The Taste of Money makes ample reference to its predecessor. In both plot and style, the film is a continuation. The family even watches The Housemaid (and its 1960 original) during The Taste of Money, if the familiarity wasn’t enough. The Taste of Money, however, takes the ferocious debauchery of The Housemaid and amps it up to eleven. The Baeks still wield their bulbous wineglasses as a king does his sceptre, but there’s an even bigger beer glass from which the characters guzzle this time around. Power dynamics are thwarted, themes are warped, but whoever ingests the most spirits once again reigns as king of the castle.

Mixing sex and style, Im overindulges on the gleeful perversity of The Taste of Money.
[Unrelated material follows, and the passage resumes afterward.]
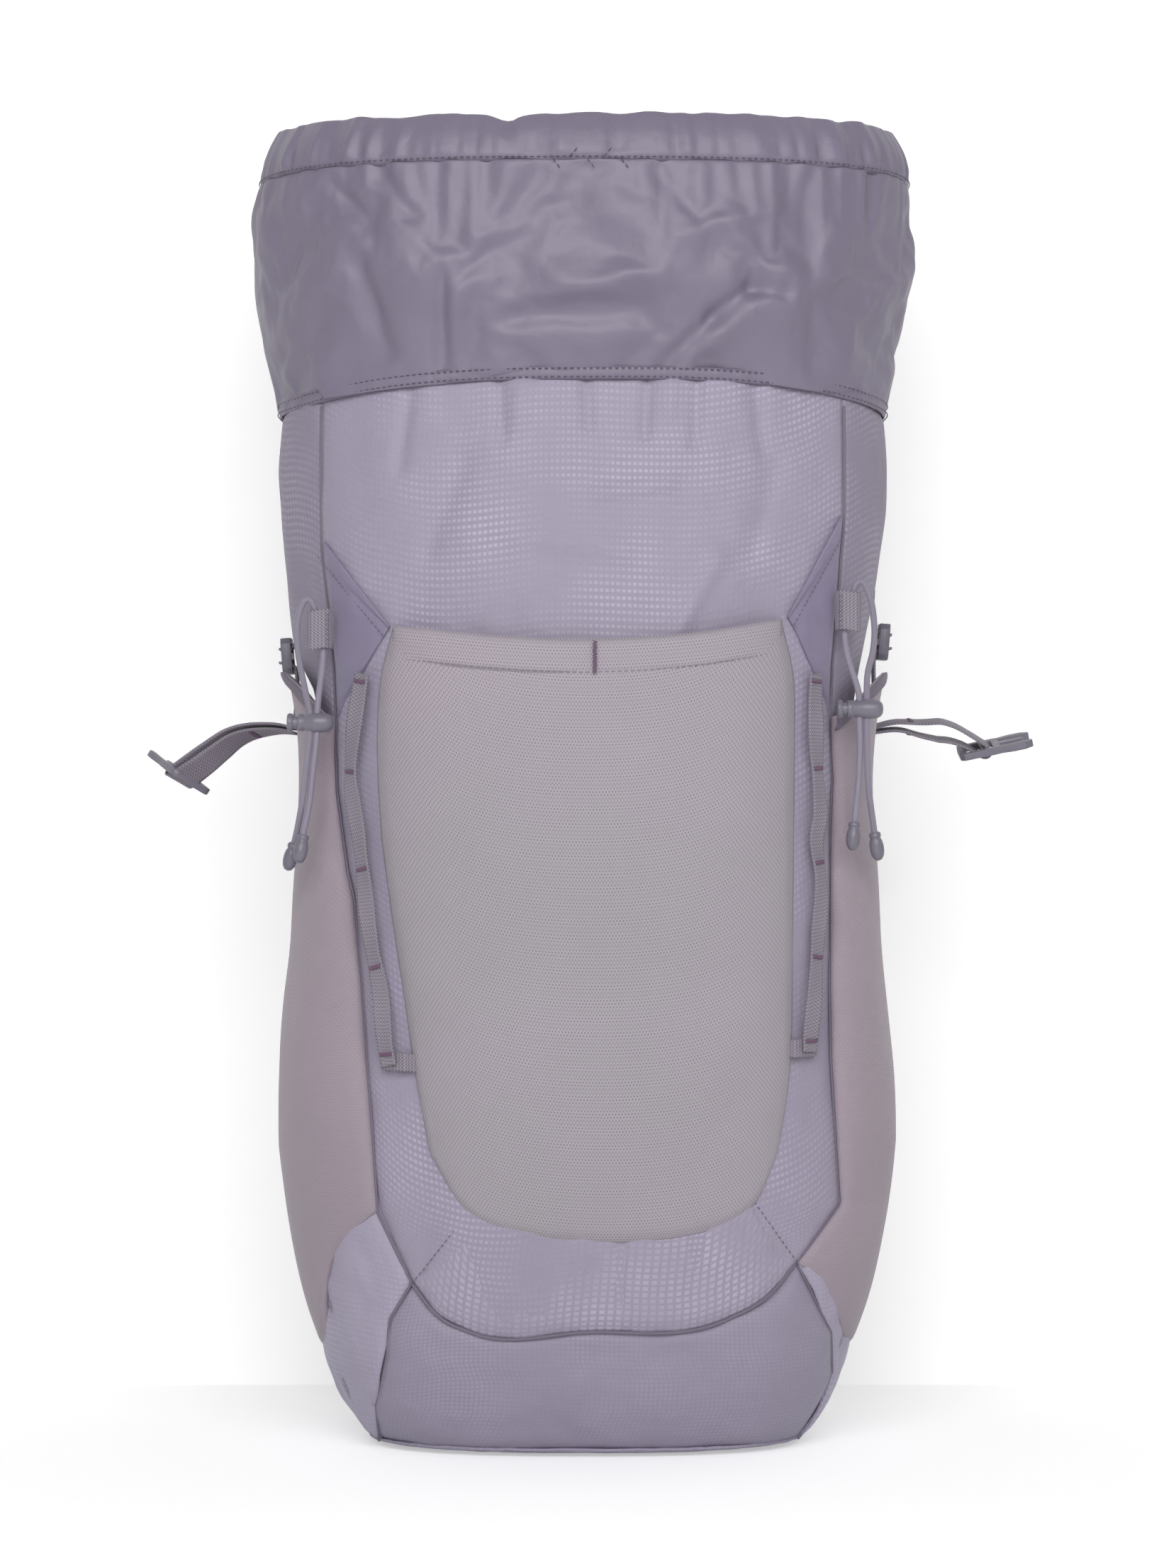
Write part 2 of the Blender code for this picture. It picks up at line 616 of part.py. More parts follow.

Overeating makes a man lazy, so the biggest sin on display in The Taste of Money is that of sloth. Recalling The Housemaid in virtually every frame, yet never outdoing or even equalling its masterful depravity, The Taste of Money is a disappointment just as much as it is a guilty pleasure. It’s every bit as gorgeous to look at as The Housemaid is, but the naughty bits are pushed a bit too hard; the strip-tease reveals itself too quickly and too coarsely. The Taste of Money is The Housemaid remade by a mettre en scène rather than an auteur.

Lack of nutritional value notwithstanding, The Taste of Money is a spectacularly scrumptious feast. Trash, tastelessness, and taboo are rarely so yummy and entertaining. Hooked up to an intravenous of gravy, there are oodles of blood flowing through this melodramatic turkey. It’s all so ridiculous and over-the-top that one can only take a bun and sop up all the extra juices smeared along the buffet table. So satisfy your cinematic hunger: indulge on The Taste of Money and let out a big hearty burp.